CHAMPAIGN, Ill. - The State Universities Retirement System of Illinois, Champaign, adopted an asset allocation that increases its exposure to active international equities by $225 million and real estate investment trusts by $120 million and gives leeway to add to private equity.
John R. Krimmel, chief investment officer of the $12 billion pension fund, said the new allocation is 46% domestic equity, down from 48.5%; 20% international equity, up from 18.5%; 2% REITs, up from 1%; 4% private equity; and 28% fixed income Although the fixed-income target remained the same, the allocation has risen to more than 31% and will be cut back to the policy target.
The fund plans to increase its private equity exposure beyond the 4% allocation, he said, as the policy allows a band of plus or minus three percentage points from the target for all asset classes.
In private equity, Mr. Krimmel said, "We try to target $90 million to $100 million in new commitments each year and will continue to do that for the next three to four years."
The system will look for new opportunities in private equity. "We view private equity as a U.S. equity portfolio on steroids," he said. "New funding will generally come from cash flow."
Opportunistic approach
"We will continue to invest year over year," he said of private equity, noting the fund wants to take advantage of new investments opportunistically. It may go to 5% or somewhat higher, he said. But "we don't expect to hit the 7% band."
The new allocation is the work of Watson Wyatt Investment Consulting Inc., which was hired on a project basis for the study, with some contribution by Ennis, Knupp & Associates Inc., the system's retainer consultant, and the system's staff.
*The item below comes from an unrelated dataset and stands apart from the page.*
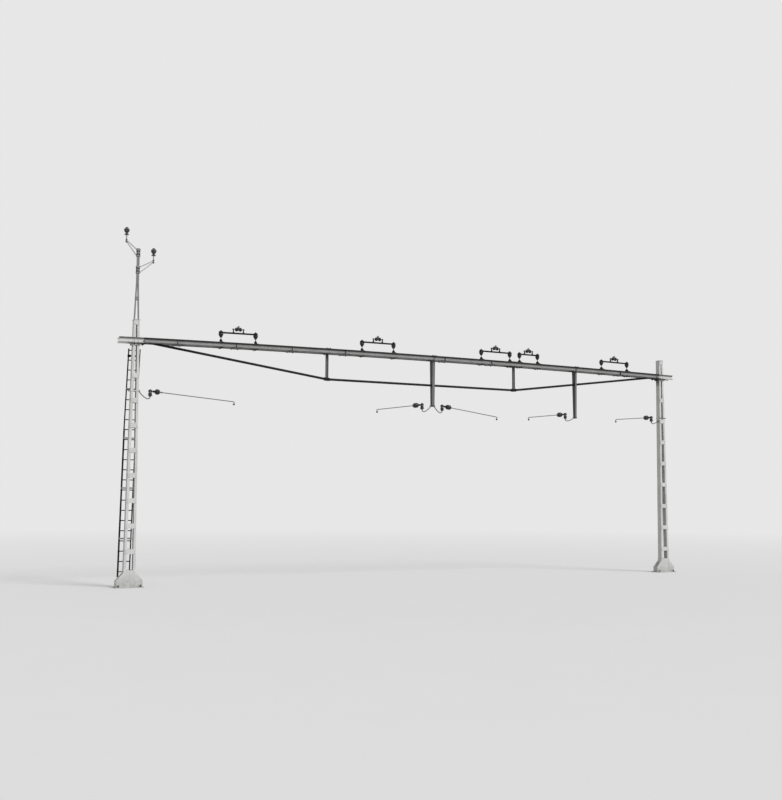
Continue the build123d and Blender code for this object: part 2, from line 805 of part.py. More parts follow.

The system, which hired its first REIT managers last year, expects to fund the increased allocation among existing managers. Barclays Global Investors runs a passive portfolio; RREEF, an active core portfolio; and Clarion CRA Real Estate Securities, a concentrated active portfolio. Mr. Krimmel said the staff will make a proposal to the trustees next month. Most likely the two active managers will receive most of the new allocation. Funding could come from a $900 million domestic equity index fund managed by BGI, which the system uses for allocation liquidity.
In international equities, trustees raised the assignments of four existing active managers: Martin Curie Inc. got $100 million, bringing its core assignment to $500 million; Dresdner RCM Global Investors LLC and Oechsle International Advisors Inc., $50 million each, raising their growth-oriented portfolios to $100 million each; and ValueQuest/TA LLC, $25 million, increasing its value portfolio to $50 million.
Funding for the additional active international assignments can from reducing an international equity index fund to $1.1 billion and a fixed-income index fund to $750 million. Both are run by BGI.